Unfortunately for the Crusader, English law did not recognize his claim. As far as the courts were concerned, the land belonged to the trustee, who was under no obligation to return it. The Crusader had no legal claim. The disgruntled Crusader would then petition the king, who would refer the matter to his Lord Chancellor. The Lord Chancellor could do what was "just" and "equitable," and had the power to decide a case according to his conscience. At this time, the principle of equity was born.

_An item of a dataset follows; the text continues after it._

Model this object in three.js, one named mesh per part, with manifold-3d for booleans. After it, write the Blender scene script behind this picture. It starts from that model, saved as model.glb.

The Lord Chancellor would consider it unjust that the legal owner could deny the claims of the Crusader (the "true" owner). Therefore, he would find in favor of the returning Crusader. Over time, it became known that the Lord Chancellor's court (the Court of Chancery) would continually recognize the claim of a returning Crusader. The legal owner would hold the land for the benefit of the original owner and would be compelled to convey it back to him when requested. The Crusader was the "beneficiary" and the friend the "trustee". The term "use of land" was coined and, in time, developed into what we now know as a trust.
Also, the Primogeniture system could be considered as a form of trust. In the Primogeniture system, the first-born male inherited all the property and "usually assumes the responsibility of trusteeship of the property and of adjudicating attendant disputes."

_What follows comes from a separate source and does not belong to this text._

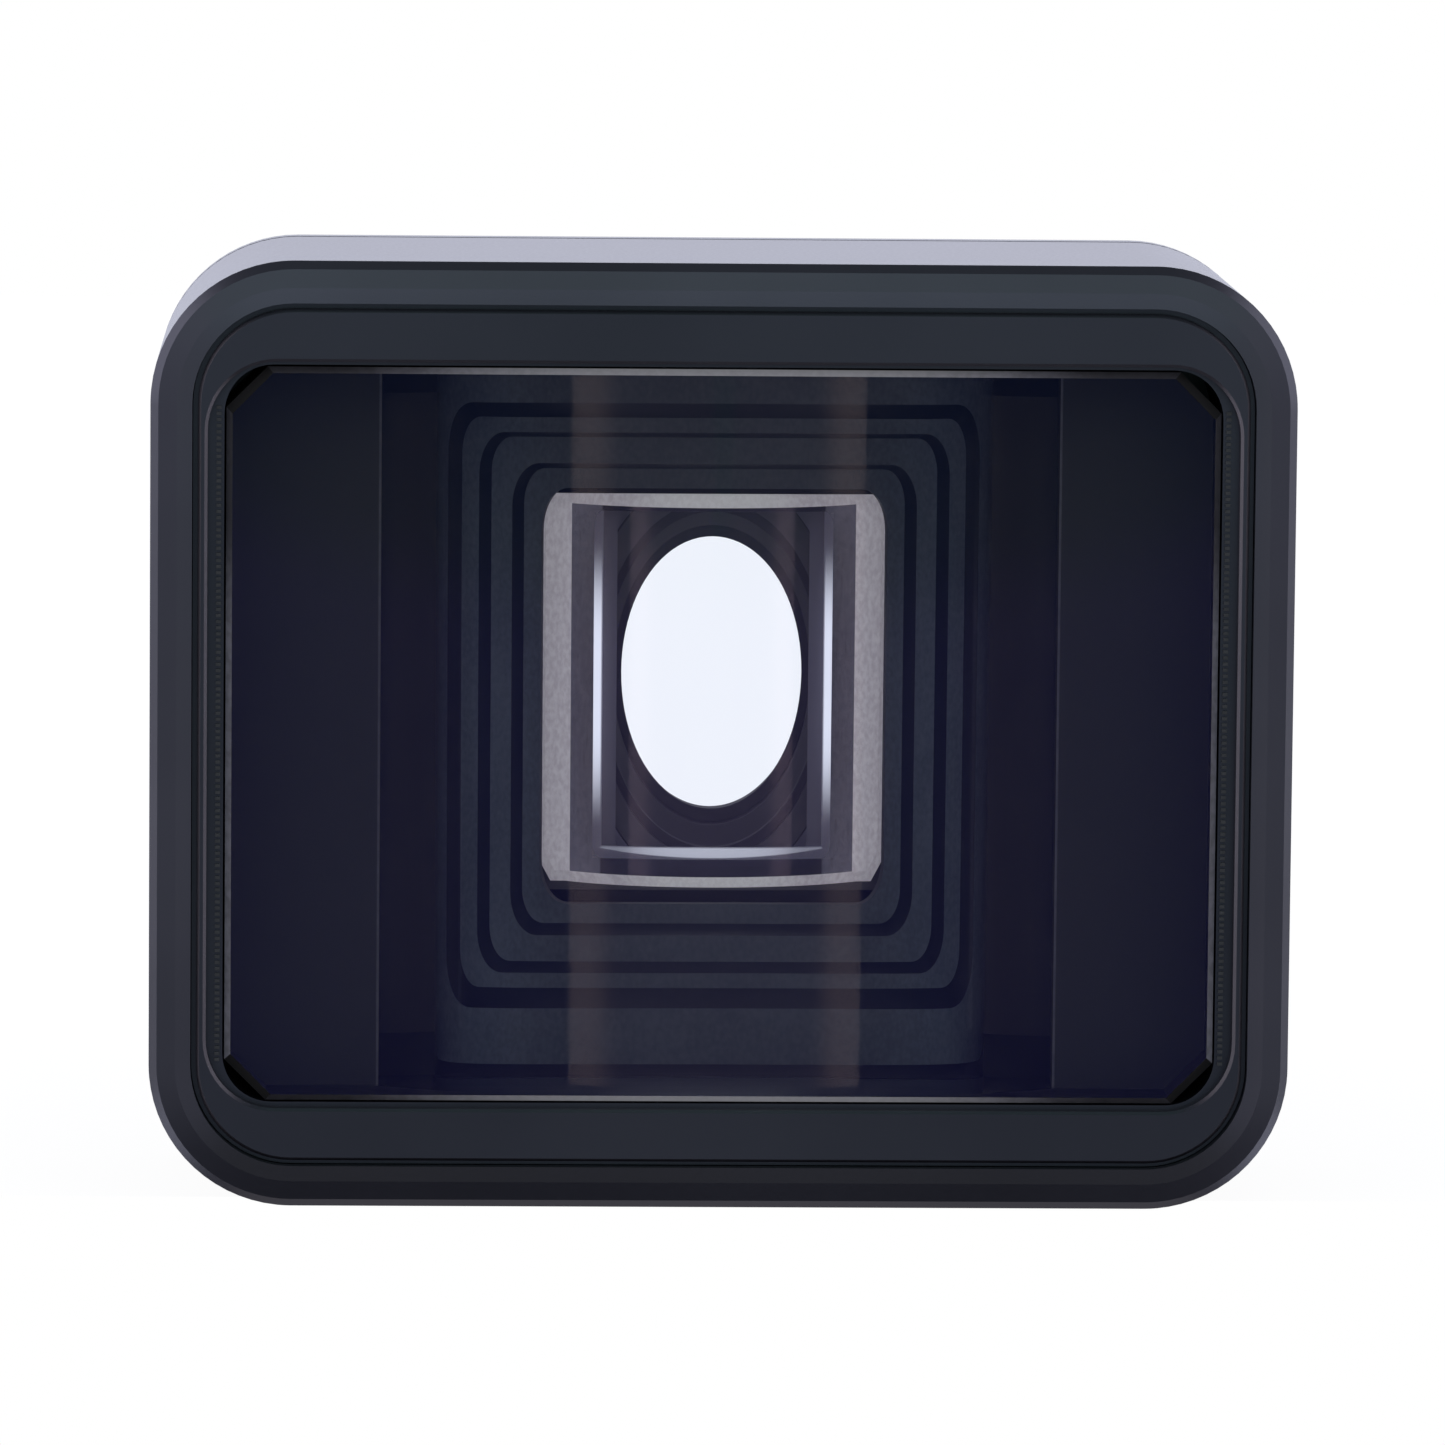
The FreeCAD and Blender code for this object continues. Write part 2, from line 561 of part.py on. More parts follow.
def make_front_frame():
    """The black frame that carries the front lens. A rebate round its face leaves a dark seam,
    and a ledge lies beside the lens."""
    body = new_body("front_frame")
    outside = grown(POCKET, "-frame_fit")
    block(body, "Block", "seam_depth", "frame_depth - seam_depth", outside)
    face = grown(POCKET, "-frame_fit - seam_gap")
    block(body, "Face", "0", "seam_depth", face)
    hollow(body, "Window", "0", "window_step", WINDOW)
    throat_depth = f"{PAD_SEAT} - window_step"
    hollow(body, "LensPocket", "window_step", throat_depth, LENS_POCKET)
    hollow(body, "Throat", PAD_SEAT, f"frame_depth - {PAD_SEAT}", THROAT)
    bevel(body, "FaceEdges", lambda e: at_station(e, "0"), "window_bevel")
    return body


def plan_outline(body, name, points, arc):
    """A lens's outline in plan, padded to both sides of the axis by the given height."""
    sketch = sketch_along(body, name)
    outline(sketch, [(x, behind(station)) for x, station in points], arc)
    return sketch


def pad_both_sides(body, name, sketch, height):
    made = body.newObject("PartDesign::Pad", name)
    made.Profile = sketch
    made.SideType = "Symmetric"
    bind(made, "Length", height)
    return settle(body, made)


def make_front_lens():
    """A wide block of glass, flat in front and hollowed behind to a concave cylinder whose
    axis is upright. Two flat lands are left beside the hollow."""
    body = new_body("front_lens")
    sag = "(front_lens_edge - front_lens_centre)"
    chord = f"sqrt(front_lens_radius ^ 2 - (front_lens_radius - {sag}) ^ 2)"
    half = f"{FRONT_LENS[0]} / 2"
    points = [
        (f"-({half})", "front_lens_recess"),
        (half, "front_lens_recess"),
        (half, LENS_BACK),
        (chord, LENS_BACK),
        (f"-{chord}", LENS_BACK),
        (f"-({half})", LENS_BACK),
    ]
    sketch = plan_outline(body, "Plan", points, {3: ("front_lens_radius", False)})
    pad_both_sides(body, "Glass", sketch, FRONT_LENS[1])
    whole = body.Shape.BoundBox
    at_corner = lambda e: upright(e) and abs(e.BoundBox.XMin) > whole.XMax - 1e-3
    base = (body.Tip, edges_where(body, at_corner))
    corners = body.newObject("PartDesign::Fillet", "Corners")
    corners.Base = base
    bind(corners, "Radius", "front_lens_corner")
    settle(body, corners)
    bevel(body, "GroundEdge", lambda e: at_station(e, "front_lens_recess"), "front_lens_bevel")
    return body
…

The waqf is an equivalent institution in Islamic law, restricted to charitable trusts.
"Antitrust law" emerged in the 19th century, when industries created monopolistic trusts by entrusting their shares to a board of trustees in exchange for shares of equal value with dividend rights. These boards could then enforce a monopoly. However, trusts were used in this case, because a corporation could not own other companies' stock and thereby become a holding company without a "special act of the legislature." Holding companies were used after the restriction on owning other companies' shares was lifted.
The trust is widely considered to be the most innovative contribution to the English legal system. Today, trusts play a significant role in all common law systems, and their success has led some civil law jurisdictions to incorporate trusts into their civil codes. France, for example, recently added a similar though-not-quite-comparable notion to its own law with la fiducie, which was modified in 2009. La fiducie, unlike the trust, is a contract. Trusts are recognized internationally under the Hague Convention on the Law Applicable to Trusts and on their Recognition which also regulates conflict of trusts.
Although trusts are often associated with intrafamily wealth transfers, they have become very important in American capital markets, particularly through pension funds (essentially always trusts) and mutual funds (often trusts).
Property of any sort may be held on trust, but growth assets are more commonly placed into trust (for tax and estate planning benefits). The uses of trusts are many and varied. Trusts may be created during a person's life (usually by a trust instrument) or after death, in a will.
In a relevant sense, a trust can be viewed as a generic form of a corporation where the settlors (investors) are also the beneficiaries. This is particularly evident in the Delaware business trust, which could theoretically, with the language in the "governing instrument," be organized as a cooperative corporation, limited liability corporation, or perhaps even a nonprofit corporation. One of the most significant aspects of trusts is the ability to partition and shield assets from the trustee, multiple beneficiaries, and their respective creditors (particularly the trustee's creditors), making it "bankruptcy remote" and leading to its use in pensions, mutual funds, and asset securitization.
Trusts may be created by the expressed intentions of the settlor (express trusts) or they may be created by operation of law (resulting trusts).
Typically, a trust can be created in the following ways:
a written trust instrument created by the settlor and signed by both the settlor and the trustees (often referred to as an inter vivos or "living trust");
an oral declaration;
the will of a decedent, usually called a testamentary trust; or
a court order (for example, in family proceedings).
In some jurisdictions, certain types of assets may not be the subject of a trust without a written document.
Generally, a trust requires three certainties, as determined in Knight v Knight:
Intention. There must be a clear intention to create a trust (Re Adams and the Kensington Vestry)
Subject Matter. The property subject to the trust must be clearly identified (Palmer v Simmonds). One may not, for example, settle "the majority of my estate," as the precise extent cannot be ascertained.
Trust property may be any form of specific property, be it real or personal, tangible or intangible. It is often, for example, real estate, shares, or cash.
Objects. The beneficiaries of the trust must be clearly identified or at least be ascertainable (Re. Hain's Settlement). In the case of discretionary trusts, where the trustees have power to decide who the beneficiaries will be, the settlor must have described a clear class of beneficiaries (McPhail v. Doulton). Beneficiaries may include people not born at the date of the trust (for example, "my future grandchildren"). Alternatively, the object of a trust could be a charitable purpose rather than specific beneficiaries.